Jakarta Informal Meeting adalah kesepakatan tidak resmi sebagai solusi atas konflik yang melanda wilayah Indocina. Konflik ini bermula saat Vietnam mulai melakukan intervensi atas pemerintahan Kamboja yang dipimpin oleh Pol Pot dengan mendukung pemerintahan Heng Shamrin yang pro Vietnam. Instabilitas politik di kawasan Indocina akhirnya menjalar ke wilayah Thailand, terutama di wilayah perbatasan antara Kamboja (didukung oleh Vietnam) dan Thailand. Hal ini tentu saja dianggap sebagai sebuah ancaman bagi bangsa-bangsa di Asia Tenggara hingga pada akhirnya ASEAN merespons dengan berbagai tindakan.
Berikut ini adalah respon ASEAN dalam menyikapi konflik yang terjadi di wilayah Indocina.
1. Melalui pertemuan menteri luar negeri anggota ASEAN menyatakan menentang perilaku Vietnam dan secara resmi menolak mendukung pemerintahan Phnom Penh Pro-Vietnam.
2. Organisasi ASEAN mendukung isolasi internasional atas Vietnam.
3. Mengusahakan penarikan tanpa syarat pasukan Vietnam dan Kamboja.
4. Mencegah penetrasi Vietnam ke Thailand.
5. Mendukung Kamboja yang netral, damai dan demokratis.
6. Serta mendukung kepemimpinan ASEAN dalam mencari solusi damai dalam konflik Kamboja yang bebas dari campur luar.

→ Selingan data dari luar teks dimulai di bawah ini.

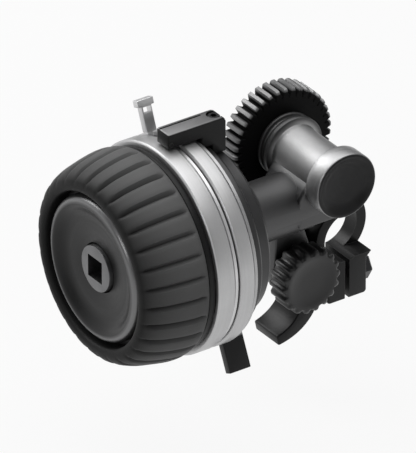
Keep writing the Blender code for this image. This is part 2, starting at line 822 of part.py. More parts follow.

Sebagai bagian dari ASEAN, Indonesia turut mengupayakan adanya solusi atas konflik yang melibatkan Vietnam dan Kamboja dengan mengupayakan rangkaian pemecahan masalah atas konflik yang terjadi. Langkah awal yang dilakukan Indonesia adalah mengupayakan Coctail Party atau Promiximity Talks bagi pihak-pihak yang terlibat dalam konflik. Gagasan ini kemudian berkembang menjadi JIM (Jakarta Informal Meeting) yang berlangsung pada tahun 1988.
Tujuan diadakannya JIM (Jakarta Informal Meeting):
JIM merupakan pertemuan yang diprakarsai Indonesia dengan tujuan untuk menyelesaikan masalah / konflik terjadi antara Vietnam dan Kamboja.
Peran Indonesia dalam JIM:
1. Sebelum terselenggaranya JIM, Indonesia turt aktif memprakarsai perdamaian, diantaranya dengan dikeluarkannya Prinsip Kuantan tahun 1979 yang bertujuan menjadikan Vietnam bagian dari sahabat agar tidak jatuh kepada Blok Timur. Kebijakan ini membuat Indonesia dan Vietnam semakin dekat hingga memudahkan dalam upaya perdamaian atas konflik yang terjadi.
2. Indonesia menjadi tuan rumah dalam penyelenggaraan JIM I dan II meskipun akhirnya tidak mendapatkan titik temu atas konflik yang terjadi.
3. JIM I dan II menjadi jalan penanganan konflik yang lebih lanjut di kancah internasional dengan pembentukan Konferensi Internasional Paris atas Kamboja (PICC) pada tahun 1989 namun kembali memgalami kebuntuan.
4. Konflik Kamboja dan Vietnam akhirnya selesai pada tahun 1991 dengan jatuhnya kekuatan komunis di Eropa Timur dan Uni Soviet. Kejatuhan Uni Soviet membuat banyak bantuan atas Vietnam berhenti hingga akhirnya PBB dengan mudah menekan Vietnam untuk menandatangani genjatan senjata. Pada proses penandatanganan genjatan senjata ini, Indonesia bersama Perancis ditunjuk sebagai ketua.